The Care Quality Commission (‘CQC’) has reported that from the beginning of March 2020 to the end of April 2021, 556 people died whilst detained under the Mental Health Act (1983) (‘Act’), 383 of which were said to have died from “non-Covid” causes[1].  This is in comparison to 2012-2019, when an average of 273 people per year are said to have died in England whilst in detention in hospital or being supervised in the community under the Act[2].  The new figures appear to demonstrate that there has been an increase in such deaths throughout the Covid-19 pandemic.

Problems within the mental health sector and, particularly, in respect of detaining people under the Act are not a novel concept.  Mind, the prominent mental health charity, comments that the legislation is outdated as reviews have not kept pace with radically changing societal attitudes towards mental health and well-being[3]. There are long identified sources of concern; in 2017, the Mental Health Act Independent Review, chaired by Professor Sir Simon Wessley with the final report published in December 2018[4], made 154 recommendations for reform.

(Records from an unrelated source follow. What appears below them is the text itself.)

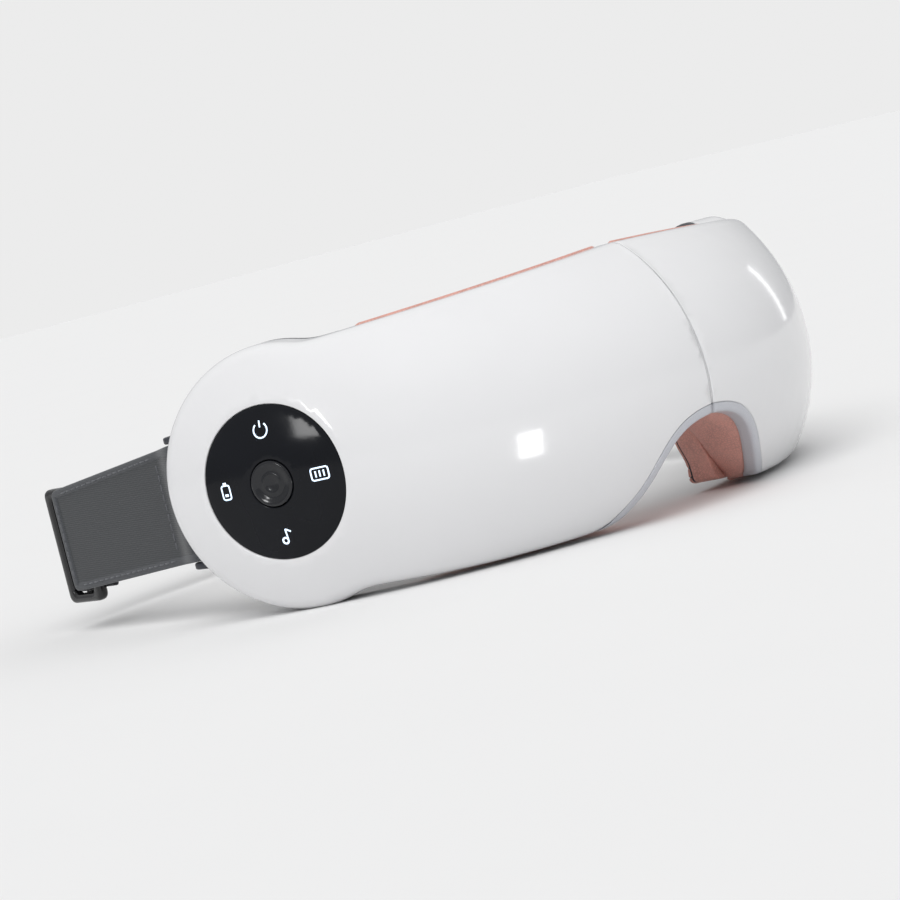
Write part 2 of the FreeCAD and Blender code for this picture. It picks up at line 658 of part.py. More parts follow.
# ---- massage air supply, in the +X half's lobe ----
def pump_motor():
    start = lobe_point(PUMP_START - PUMP_MOTOR_LENGTH, PUMP_Z, PUMP_DEPTH)
    return Part.makeCylinder(PUMP_MOTOR_R, PUMP_MOTOR_LENGTH, start, along(TEMPLE_ANGLE))


def nozzle(ahead, z, depth):
    """Short hose barb that points along the front."""
    return Part.makeCylinder(NOZZLE_R, NOZZLE_LENGTH, lobe_point(ahead, z, depth), along(TEMPLE_ANGLE))


def air_pump():
    """Diaphragm pump head on the end of its motor."""
    middle = PUMP_START + PUMP_LENGTH / 2
    head = lobe_box(middle, PUMP_Z, PUMP_DEPTH, PUMP_LENGTH, PUMP_THICK, PUMP_HEIGHT)
    return head.fuse(nozzle(PUMP_START + PUMP_LENGTH, PUMP_Z + 3, PUMP_DEPTH))


def air_valve():
    """Solenoid valve that lets the air cells empty."""
    body = lobe_box(VALVE_AHEAD, VALVE_Z, VALVE_DEPTH, VALVE_LENGTH, VALVE_THICK, VALVE_HEIGHT)
    return body.fuse(nozzle(VALVE_AHEAD + VALVE_LENGTH / 2, VALVE_Z, VALVE_DEPTH))


# ---- strap ----
def strap_tab():
    """Hemmed tab, looped round the strap bar at its front end."""
    bar_x, bar_y = STRAP_X, STRAP_Y
    loop_r = PIN_R + LOOP_GAP
    ring = Part.makeCylinder(loop_r + LOOP_WALL, TAB_HIGH - TAB_LOW, V(bar_x, bar_y, TAB_LOW))

    def edge(x, y, low, high):
        half = TAB_THICK / 2
        return Part.makePolygon([V(x - half, y, low), V(x + half, y, low), V(x + half, y, high),
                                 V(x - half, y, high), V(x - half, y, low)])

    flat = Part.makeLoft([edge(bar_x, bar_y + 1.5, TAB_LOW, TAB_HIGH),
                          edge(CORNER_X, CORNER_Y, CORNER_LOW, CORNER_HIGH)], True, True)
    bore = Part.makeCylinder(loop_r, 80, V(bar_x, bar_y, -40))
    return ring.fuse(flat).cut(bore)


def band_middle_z():
    return (CORNER_HIGH + CORNER_LOW) / 2 - BUCKLE_DROP


def buckle():
    """Three-bar slider behind the tab's end."""
    inner_x = CORNER_X - TAB_THICK / 2 - SLIP - BUCKLE_THICK
    low = band_middle_z() - BUCKLE_HEIGHT / 2
    start_y = BUCKLE_END - BUCKLE_LENGTH
    body = Part.makeBox(BUCKLE_THICK, BUCKLE_LENGTH, BUCKLE_HEIGHT, V(inner_x, start_y, low))
    upright = [e for e in body.Edges if abs(e.Vertexes[0].Z - e.Vertexes[1].Z) < 0.1
               and abs(e.Vertexes[0].Y - e.Vertexes[1].Y) < 0.1]
    body = body.makeFillet(0.8, upright)
    slot_length = (BUCKLE_LENGTH - 3 * BUCKLE_BAR) / 2
    slot_height = BAND_HEIGHT + 1.0
    for index in (0, 1):
        y = start_y + BUCKLE_BAR + index * (slot_length + BUCKLE_BAR)
        body = body.cut(Part.makeBox(20, slot_length, slot_height,
                                     V(inner_x - 5, y, band_middle_z() - slot_height / 2)))
    return body


def strap_centre():
    """The strap's middle, where a four-bar loop through both strap bars and the fold closes."""
    return V(0, 2 * STRAP_Y - HINGE_Y, 0)


def band(end_gap, round_end):
    """Elastic band from the buckle round the back of the head to the middle."""
    start = V(CORNER_X - TAB_THICK / 2 - SLIP - BUCKLE_THICK - SLIP - BAND_THICK / 2,
              BUCKLE_END - BUCKLE_LENGTH, 0)
    corner_r = BAND_CORNER_R
    centre = strap_centre()
    corner_centre = V(start.x - corner_r, BUCKLE_END, 0)
    slope, turn_end = corner_slope(start.x, corner_r, centre.y, BUCKLE_END)
    big_r = turn_end.x / math.sin(slope)
    big_centre = V(0, centre.y - big_r, 0)
    half = BAND_THICK / 2

    def line(side):
        """One face of the band: side is +1 outside and -1 inside."""
        shift = side * half
        a = start + X * shift
        b = corner_centre + X * (corner_r + shift)
        mid_bearing = (math.pi / 2 - slope) / 2
        mid = corner_centre + V(math.cos(mid_bearing), math.sin(mid_bearing), 0) * (corner_r + shift)
        c = corner_centre + V(math.sin(slope), math.cos(slope), 0) * (corner_r + shift)
        end_angle = math.asin(end_gap / big_r)
        radius = big_r + shift
        d = big_centre + V(math.sin(slope / 2), math.cos(slope / 2), 0) * radius
        e = big_centre + V(math.sin(end_angle), math.cos(end_angle), 0) * radius
        return [Part.LineSegment(a, b), Part.Arc(b, mid, c), Part.Arc(c, d, e)], a, e

    outside, a_out, e_out = line(1)
    inside, a_in, e_in = line(-1)
    edges = [s.toShape() for s in outside] + [Part.makeLine(e_out, e_in)]
    edges += [s.toShape() for s in reversed(inside)] + [Part.makeLine(a_in, a_out)]
    face = Part.Face(Part.Wire(Part.__sortEdges__(edges)))
    solid = face.extrude(Z * BAND_HEIGHT)
    if round_end:
        solid = solid.fuse(Part.makeCylinder(half, BAND_HEIGHT, centre))
    solid.translate(Z * (band_middle_z() - BAND_HEIGHT / 2))
    return solid


def corner_slope(start_x, corner_r, centre_y, corner_y):
    """Slope at which the back of the band leaves its corner, and the point where it does."""
    slope = 0.3
    for _ in range(40):
        end = V(start_x - corner_r + corner_r * math.sin(slope), corner_y + corner_r * math.cos(slope), 0)
        slope = 2 * math.atan((centre_y - end.y) / end.x)
    return slope, end


# ---- the two halves, and the pieces between them ----
def mirrored(shape):
    return shape.mirror(V(0, 0, 0), X)


def build():
    pieces = {}
    shell = front_shell().fuse(shell_bosses().cut(hinge_room()))
    fasteners = screws()
    shell = shell.cut(fasteners)
    frame = rear_frame().cut(fasteners).cut(speaker_holes())
    cover = temple_cover().cut(fasteners)
    shared = {
        "nose_trim": nose_trim(),
        "nose_liner": nose_liner(),
        "rear_frame": frame,
        "temple_cover": cover,
        "face_pad": face_pad(),
        "eye_air_cell": eye_air_cell(),
        "heating_film": heating_film(),
        "massage_cushion": massage_cushion(),
        "vibration_motor": vibration_motor(),
        "motor_weight": motor_weight(),
        "speaker": speaker(),
        "air_hose": air_hose(),
        "screws": fasteners,
        "strap_bar": strap_bar(),
        "strap_tab": strap_tab(),
        "strap_buckle": buckle(),
    }
    for name, shape in shared.items():
        pieces["right_" + name] = shape
        pieces["left_" + name] = mirrored(shape)
    pieces["right_front_shell"] = shell
    control_shell = shell.cut(lobe_cylinder(0, 0, -8, PANEL_R, 14)).cut(port_envelope(1.0))
    pieces["left_front_shell"] = mirrored(control_shell)
    pieces["right_hinge_leaf"] = hinge_leaf(1)
    pieces["left_hinge_leaf"] = mirrored(hinge_leaf(0))
    pieces["hinge_pin"] = hinge_pin()
    pieces["right_elastic_band"] = band(BAND_THICK / 2 + 0.4, False)
    pieces["left_elastic_band"] = mirrored(band(0.0, True))
    pieces["control_panel"] = mirrored(panel_disc().cut(Part.makeCompound(icon_boxes())))
    pieces["icon_windows"] = mirrored(icon_windows())
    pieces["power_button"] = mirrored(power_button())
    pieces["main_board"] = mirrored(main_board())
    pieces["button_switch"] = mirrored(button_switch())
    pieces["battery"] = mirrored(battery())
    pieces["charging_port"] = mirrored(charge_port())
    pieces["air_pump"] = air_pump()
    pieces["pump_motor"] = pump_motor()
    pieces["air_valve"] = air_valve()
    return pieces


pieces = build()
whole_depth = strap_centre().y + BAND_THICK / 2
to_origin = V(0, -whole_depth / 2, -STAND_LEVEL)
for name, shape in pieces.items():
    shape = shape.copy()
    shape.translate(to_origin)
    shape.exportStep("parts/%s.step" % name)
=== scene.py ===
"""Eye massager mask: shells, pads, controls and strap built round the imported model, with their materials.

Shapes are worked out in millimetres in the mask's own frame: the bridge's foremost point is at x = y = 0,
z = 0 is the mask's mid height, the face is towards +Y, and the controls are on the -X side.
The +X half is modelled and the -X half is its mirror image. make() moves every shape to the frame's origin.
"""
import math

import bmesh
import bpy
import numpy as np
from mathutils import Matrix, Vector
from mathutils.geometry import delaunay_2d_cdt


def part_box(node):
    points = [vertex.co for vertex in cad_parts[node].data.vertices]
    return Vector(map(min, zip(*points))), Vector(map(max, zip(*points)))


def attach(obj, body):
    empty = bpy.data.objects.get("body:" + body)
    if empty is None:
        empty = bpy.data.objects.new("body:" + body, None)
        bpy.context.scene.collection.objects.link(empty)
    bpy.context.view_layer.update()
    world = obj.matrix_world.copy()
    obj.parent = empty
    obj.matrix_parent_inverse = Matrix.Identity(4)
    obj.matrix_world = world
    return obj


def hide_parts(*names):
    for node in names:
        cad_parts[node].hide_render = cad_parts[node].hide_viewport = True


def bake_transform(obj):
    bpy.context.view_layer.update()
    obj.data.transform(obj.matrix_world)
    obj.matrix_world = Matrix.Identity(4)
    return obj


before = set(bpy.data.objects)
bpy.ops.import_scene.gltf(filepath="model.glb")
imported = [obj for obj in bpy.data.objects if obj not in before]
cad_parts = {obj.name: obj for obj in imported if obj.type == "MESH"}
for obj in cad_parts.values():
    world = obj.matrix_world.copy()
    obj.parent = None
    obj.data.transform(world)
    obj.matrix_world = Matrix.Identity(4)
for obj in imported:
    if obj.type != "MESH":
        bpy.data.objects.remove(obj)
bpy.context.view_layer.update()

MM = 0.001
X, Y, Z = np.eye(3)

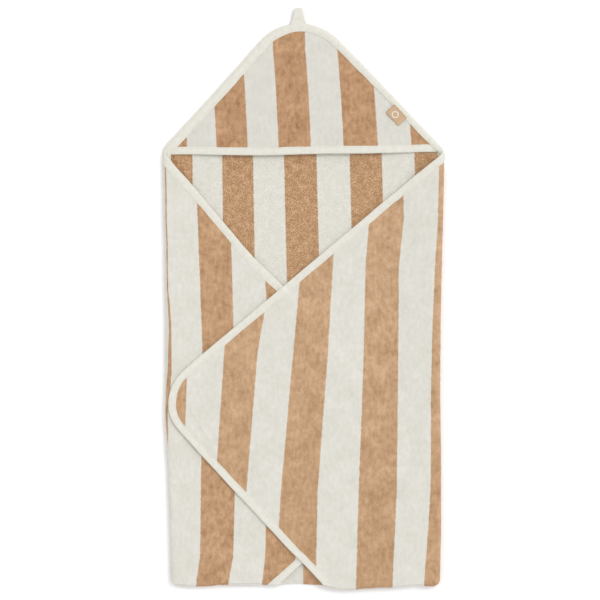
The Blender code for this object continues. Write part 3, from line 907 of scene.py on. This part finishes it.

The Review highlighted that the key issues were the balance of individual autonomy against the state's responsibility to protect those in need of care.  Recommendations included the requirement of more robust and transparent justification for using compulsory powers, greater legal weight to be given to people’s wishes, and a complete end to the use of police cells when initially detained.

In recognition that reforms are desperately needed, the Government conducted a consultation from January to April 2021 on possible changes to legislation.  The Government White Paper[5] drafted in response, published in August 2021, sets out four guiding principles which underpin suggested reforms: to ensure service users' choices and autonomy are respected, to guarantee the Act’s powers are used in the least restrictive way possible, to ensure patients get better as quickly as possible to be discharged, and to view and treat patients as individuals. There are nine further, detailed proposals of area for reform within the White Paper including strengthening patients right to choose and refuse treatment, and improving the services provided to children and young people.  The reforms are due to come into force April 2022.

It is clear that significant changes are long overdue to protect some of the most vulnerable people in society.  The Department of Health and Social Care is reported to have confirmed that plans to reform the Mental Health Act will be brought forward shortly[6]. Though it is a positive step that the wheels are in motion for tangible reform, it remains to be seen whether the current proposals within the White Paper will go far enough and, indeed, whether the proposed timetable will be adhered to.